Recognition Award Winner
Year of Award: 2001
Original Use: Hay, Horses
Current Use: Other
In 2000, the centennial year of his family's farm, Galen Finkbeiner faced a problem that haunts many owners of historic barns. "We were to the place where we had to decide to either tear the barn down and build a new one, or restore it," he says. The decision was not an easy one. "We felt like our barn wasn't just a dilapidated building with boards missing and crackling red paint, but a true piece of history," Galen explains. Yet the cost of rehabilitating the 42-foot high, Gothic-roofed barn was daunting. Fortunately, family members came to the rescue, setting up a "barn fund" to help with rehab expenses. More than 70 people generously donated over a third of the costs of the project. "This was all the motivation we needed to complete the project before our centennial farm celebration in May," says Galen.
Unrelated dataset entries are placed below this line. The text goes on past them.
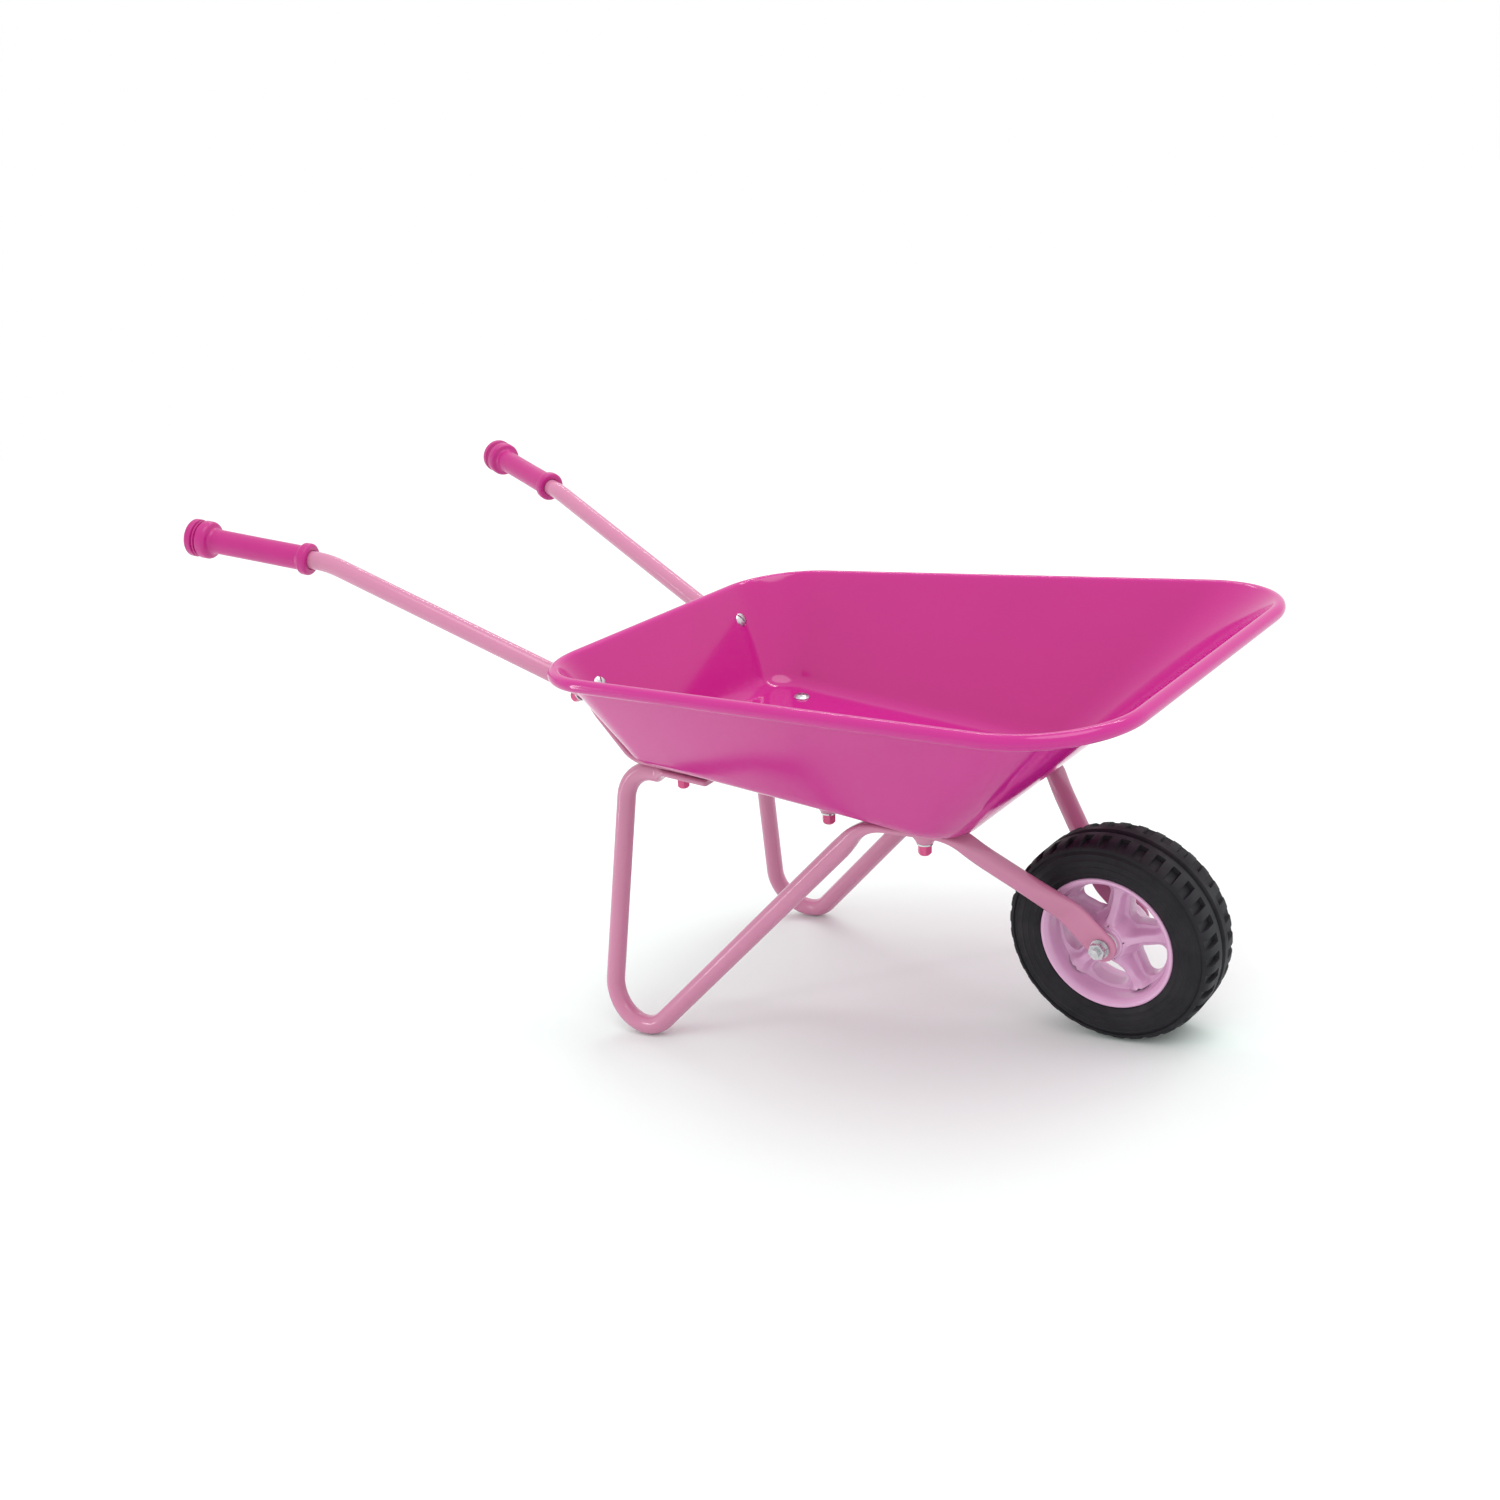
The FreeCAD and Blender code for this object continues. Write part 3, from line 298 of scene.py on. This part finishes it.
def rubber(name):
    """Matte black tyre rubber with dusty bloom and a fine skin."""
    material, tree, bsdf = shader(name, (0.009, 0.008, 0.011), 0.58, Specular_IOR_Level=0.3)
    dark, light = (0.006, 0.0055, 0.008), (0.013, 0.012, 0.016)
    tree.links.new(tint(tree, noise(tree, 40.0, 5.0), dark, light), bsdf.inputs["Base Color"])
    tree.links.new(spread(tree, noise(tree, 70.0), 0.5, 0.74), bsdf.inputs["Roughness"])
    tree.links.new(bump(tree, noise(tree, 900.0), 0.25, SKIN_DEPTH), bsdf.inputs["Normal"])
    return material


tray_paint = enamel("tray_enamel", (0.505, 0.010, 0.225), 0.11)
tube_paint = enamel("tube_enamel", (0.55, 0.205, 0.335), 0.12)
grip_plastic = plastic("grip_plastic", (0.45, 0.007, 0.185), 0.34)
cap_plastic = plastic("cap_plastic", (0.62, 0.07, 0.22), 0.26)
zinc_steel = zinc("zinc_steel")
rim_plastic = plastic("rim_plastic", (0.69, 0.40, 0.60), 0.16)
tyre_rubber = rubber("tyre_rubber")
bush_plastic = plastic("bush_nylon", (0.78, 0.78, 0.74), 0.45)
MATERIALS = {
    "tray_paint": tray_paint, "tube_paint": tube_paint, "grip_plastic": grip_plastic,
    "cap_plastic": cap_plastic, "zinc_steel": zinc_steel, "rim_plastic": rim_plastic,
    "tyre_rubber": tyre_rubber, "bush_plastic": bush_plastic,
}
for entry in frame["record"]["subparts"]:
    cad = nodes[entry["node"]]
    cad.data.materials.clear()
    cad.data.materials.append(MATERIALS[entry["material_slot"]])


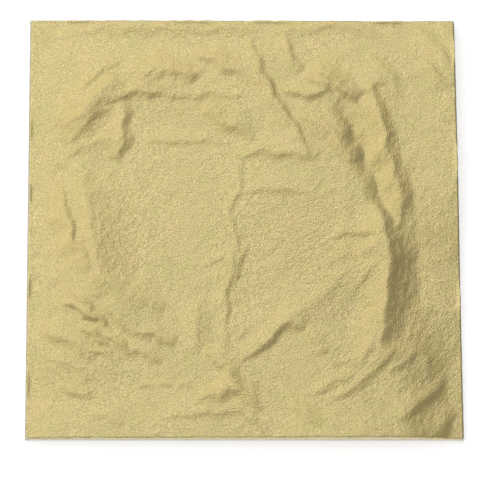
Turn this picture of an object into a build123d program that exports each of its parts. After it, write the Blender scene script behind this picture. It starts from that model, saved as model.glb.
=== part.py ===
from build123d import *
import os
from math import hypot, pi, sin

# Leaf booklet: a block of square imitation gold leaves, each lying on its own tissue page. The pages are
# glued along the left edge and held by a paper strip between two cards. The booklet lies open at its first
# leaf, with the front card and the flyleaf folded right back underneath.
# X runs from the spine to the fore edge, Y along the spine from foot to head, Z up.
# The origin is the middle of the underside. Lengths are millimetres.

# Sheets
leaf_side = 140.0  # the leaf is square, and pages and cards are trimmed flush with it
page_count = 25
leaf_thickness = 0.02  # the real leaf is about a micron, so this stands for leaf and the air it traps
tissue_thickness = 0.03
card_thickness = 0.25

# Spine
glue_thickness = 0.10
strip_thickness = 0.08
strip_lap = 9.0  # how far the strip runs in under the back card

# Clearances
page_gap = 0.02  # air between one page and the next
leaf_gap = 0.02  # air under the loose top leaf
root_gap = 0.05  # from the pages' bound edge to the glue
card_gap = 0.05  # from the folded-back card to the strip above it
hinge_clearance = 0.05  # from the strip's outer face to the hinge line

# Form of the top leaf: it rises slowly from the spine to a crest near the fore edge, and beyond the crest it
# falls away in its lower part
rise_height = 2.2
fall_height = 1.9
corner_fall = 0.9  # how much further the lower right corner falls
rise_end_share = 0.9
crest_share = 0.83  # where across the leaf the fall begins
fall_full_share = 0.3  # up to here the fall is whole, and over the next share it fades out
fall_fade_share = 0.34

# Creases of the top leaf: the tallest ridge, and its steep and its gentle flank
crease_height = 1.5
steep_flank = 9.0
gentle_flank = 18.0
crease_end_power = 0.6  # a crease runs out at both its ends, the more evenly the nearer this is to 1
facet_count = 14  # facets along each side of the top leaf

# The main creases, each as points from the leaf's lower left corner and a height, all as shares. The steep
# flank is on the right of the way the points run.
ridge_shares = (
    (((0.815, 0.16), (0.806, 0.25), (0.832, 0.40), (0.80, 0.55)), 1.0),
    (((0.85, 0.46), (0.862, 0.56), (0.822, 0.71), (0.795, 0.86)), 0.7),
    (((0.83, 0.45), (0.78, 0.62), (0.727, 0.78), (0.70, 0.85)), 0.8),
    (((0.26, 0.28), (0.172, 0.46), (0.155, 0.55), (0.125, 0.65)), 0.6),
    (((0.56, 0.26), (0.68, 0.335), (0.76, 0.41), (0.828, 0.48)), 0.5),
    (((0.72, 0.65), (0.68, 0.745), (0.60, 0.785)), 0.6),
    (((0.65, 0.905), (0.715, 0.855), (0.76, 0.83), (0.82, 0.85)), 0.5),
    (((0.12, 0.79), (0.19, 0.825), (0.24, 0.848), (0.29, 0.822)), 0.5),
    (((0.05, 0.60), (0.15, 0.675), (0.225, 0.705)), 0.3),
    (((0.66, 0.64), (0.575, 0.80), (0.54, 0.88), (0.505, 0.97)), 0.3),
    (((0.65, 0.095), (0.73, 0.135), (0.838, 0.23)), 0.3),
    (((0.39, 0.10), (0.47, 0.11), (0.53, 0.07)), 0.3),
)

# Layers from the table up
flyleaf_bottom = 0.0
front_card_bottom = flyleaf_bottom + tissue_thickness
front_card_top = front_card_bottom + card_thickness
strip_bottom = front_card_top + card_gap
back_card_bottom = strip_bottom + strip_thickness
back_card_top = back_card_bottom + card_thickness
page_pitch = tissue_thickness + leaf_thickness + page_gap
first_tissue_bottom = back_card_top + page_gap + (page_count - 1) * page_pitch
first_tissue_top = first_tissue_bottom + tissue_thickness
top_leaf_bottom = first_tissue_top + leaf_gap

# Across the spine, from the outer face of the strip to the fore edge
booklet_width = leaf_side + root_gap + glue_thickness + strip_thickness
spine_face = -booklet_width / 2
glue_face = spine_face + strip_thickness
page_root = glue_face + glue_thickness + root_gap
foot = -leaf_side / 2


def slab(left, width, bottom, thickness):
    """A flat sheet of the booklet's full height, from its left edge and its underside."""
    corner = Pos(left, foot, bottom)
    return corner * Box(width, leaf_side, thickness, align=(Align.MIN, Align.MIN, Align.MIN))


def write(shape, node):
    """Write one node's file."""
    shape.label = node
    export_step(shape, f"parts/{node}.step")


def page_bottom(number):
    """Height of a page's underside, page 1 being the top one."""
    return first_tissue_bottom - (number - 1) * page_pitch


def eased(value):
    """0 below 0, 1 above 1, and an even curve between."""
    value = min(max(value, 0), 1)
    return value * value * (3 - 2 * value)


def crease(points, x, y):
    """Share of a crease's height at a point, x and y from the leaf's lower left corner."""
    line = [(leaf_side * px, leaf_side * py) for px, py in points]
    nearest, flank = leaf_side, gentle_flank
    place, walked = 0, 0
    for (x0, y0), (x1, y1) in zip(line, line[1:]):
        run_x, run_y = x1 - x0, y1 - y0
        run = hypot(run_x, run_y)
        along = ((x - x0) * run_x + (y - y0) * run_y) / run**2
        along = min(max(along, 0), 1)
        distance = hypot(x - x0 - along * run_x, y - y0 - along * run_y)
        if distance < nearest:
            on_right = run_x * (y - y0) < run_y * (x - x0)
            nearest, flank = distance, steep_flank if on_right else gentle_flank
            place = walked + along * run
        walked += run
    ends = max(sin(pi * place / walked), 0) ** crease_end_power
    return ends * max(1 - nearest / flank, 0) ** 2


def leaf_height(x, y):
    """How far the top leaf stands off its page, x and y from its lower left corner."""
    across, up = x / leaf_side, y / leaf_side
    beyond = max(across - crest_share, 0) / (1 - crest_share)
    low_part = 1 - eased((up - fall_full_share) / fall_fade_share)
    corner_part = max(fall_full_share - up, 0) / fall_full_share
    height = rise_height * eased(across / rise_end_share)
    height -= beyond * (fall_height * low_part + corner_fall * corner_part)
    height += sum(share * crease_height * crease(points, x, y) for points, share in ridge_shares)
    return max(height, 0)


def facet(*corners):
    """One flat face through its corners."""
    return Face(Wire.make_polygon(corners, close=True))


def creased_leaf(bottom):
    """The top leaf as a thin folded sheet of flat facets, the same thickness everywhere."""
    step = leaf_side / facet_count
    count = range(facet_count + 1)
    lower = {}
    upper = {}
    for i in count:
        for j in count:
            z = bottom + leaf_height(i * step, j * step)
            lower[i, j] = Vector(page_root + i * step, foot + j * step, z)
            upper[i, j] = lower[i, j] + Vector(0, 0, leaf_thickness)
    faces = []
    for i in range(facet_count):
        for j in range(facet_count):
            a, b, c, d = (i, j), (i + 1, j), (i + 1, j + 1), (i, j + 1)
            for grid in (lower, upper):
                faces.append(facet(grid[a], grid[b], grid[c]))
                faces.append(facet(grid[a], grid[c], grid[d]))
    last = facet_count
    for i in range(facet_count):
        for a, b in (
            ((i, 0), (i + 1, 0)),
            ((i, last), (i + 1, last)),
            ((0, i), (0, i + 1)),
            ((last, i), (last, i + 1)),
        ):
            faces.append(facet(lower[a], lower[b], upper[b], upper[a]))
    return Solid(Shell(faces))


def spine_strip():
    """Paper strip: up the whole spine, and in under the back card."""
    wall = slab(spine_face, strip_thickness, strip_bottom, first_tissue_top - strip_bottom)
    lap = slab(spine_face, strip_lap, strip_bottom, strip_thickness)
    return wall + lap


os.makedirs("parts", exist_ok=True)

write(slab(spine_face, booklet_width, flyleaf_bottom, tissue_thickness), "flyleaf")
write(slab(spine_face, booklet_width, front_card_bottom, card_thickness), "front_card")
write(spine_strip(), "spine_strip")
write(slab(glue_face, booklet_width - strip_thickness, back_card_bottom, card_thickness), "back_card")
write(slab(glue_face, glue_thickness, back_card_top, first_tissue_top - back_card_top), "spine_glue")

for number in range(1, page_count + 1):
    bottom = page_bottom(number)
    write(slab(page_root, leaf_side, bottom, tissue_thickness), f"tissue_{number:02d}")
    if number == 1:
        write(creased_leaf(top_leaf_bottom), f"leaf_{number:02d}")
    else:
        write(slab(page_root, leaf_side, bottom + tissue_thickness, leaf_thickness), f"leaf_{number:02d}")

hinge_x = spine_face - hinge_clearance
page_hinge_z = first_tissue_top
card_hinge_z = front_card_top / 2
print("page hinge line at x, z:", round(hinge_x, 4), round(page_hinge_z, 4))
print("front card hinge line at x, z:", round(hinge_x, 4), round(card_hinge_z, 4))
print("height at the spine:", round(first_tissue_top, 3))
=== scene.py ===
# %% [markdown]
# A gold leaf booklet, opened at its first leaf. The leaf is beaten metal, thinner than any paper, so it
# keeps every crease that a breath or a finger gives it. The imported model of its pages, cards and spine is
# exact and nearly flat. This lesson gives it what that model lacks: creased sheets that nest in each other,
# and materials that behave like metal leaf, tissue, card and dried glue.

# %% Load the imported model
import math

import bpy
import numpy as np
from mathutils import Matrix, Vector


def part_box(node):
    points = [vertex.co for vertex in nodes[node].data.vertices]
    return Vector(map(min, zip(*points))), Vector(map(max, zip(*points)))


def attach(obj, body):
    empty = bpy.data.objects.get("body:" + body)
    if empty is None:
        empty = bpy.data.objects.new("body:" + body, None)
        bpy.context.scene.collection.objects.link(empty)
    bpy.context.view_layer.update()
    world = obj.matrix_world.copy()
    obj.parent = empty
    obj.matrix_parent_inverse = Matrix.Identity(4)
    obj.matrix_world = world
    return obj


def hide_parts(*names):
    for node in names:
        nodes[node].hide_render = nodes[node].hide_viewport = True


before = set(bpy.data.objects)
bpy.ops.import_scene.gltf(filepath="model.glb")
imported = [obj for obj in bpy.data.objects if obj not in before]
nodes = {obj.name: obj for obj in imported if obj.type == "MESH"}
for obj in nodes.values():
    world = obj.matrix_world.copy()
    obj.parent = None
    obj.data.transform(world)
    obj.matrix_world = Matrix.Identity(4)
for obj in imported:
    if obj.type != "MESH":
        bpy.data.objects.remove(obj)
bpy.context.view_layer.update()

# %% [markdown]
# Every length is in metres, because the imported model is. Writing a length as a number times mm keeps it
# readable. Places on a sheet are shares of its side, counted from the foot of the spine, so the creases
# stay where they belong if the booklet gets another size.

# %% Sizes that the rest is built from
mm = 0.001
leaf_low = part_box("leaf_01")[0]
page_low, page_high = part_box("tissue_01")
second_low, second_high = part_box("leaf_02")
card_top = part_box("back_card")[1].z
side = page_high.x - page_low.x
tissue_thickness = page_high.z - page_low.z
leaf_thickness = second_high.z - second_low.z
print("side mm:", round(side / mm, 2), "tissue mm:", round(tissue_thickness / mm, 3))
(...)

Galen rebuilt the stairs to the haymow and removed an interior wall, using the boards to construct a tack room. A roofing crew removed the old wood shingle roof and replaced it with green composition roofing. They also removed an unstable chimney and repaired the cupola. The barn was power-washed and scraped, then sprayed twice with a barn-red exterior wood stain. The project cost $25,000, $18,000 of which went to replace the massive roof.
The barn is used primarily for the grass seed portion of the Finkbeiners' 1,200-acre diversified farming operation, which also includes wheat, potatoes and seed peas. Grass-cleaning machines and sprayers are parked in three of the old horse stalls.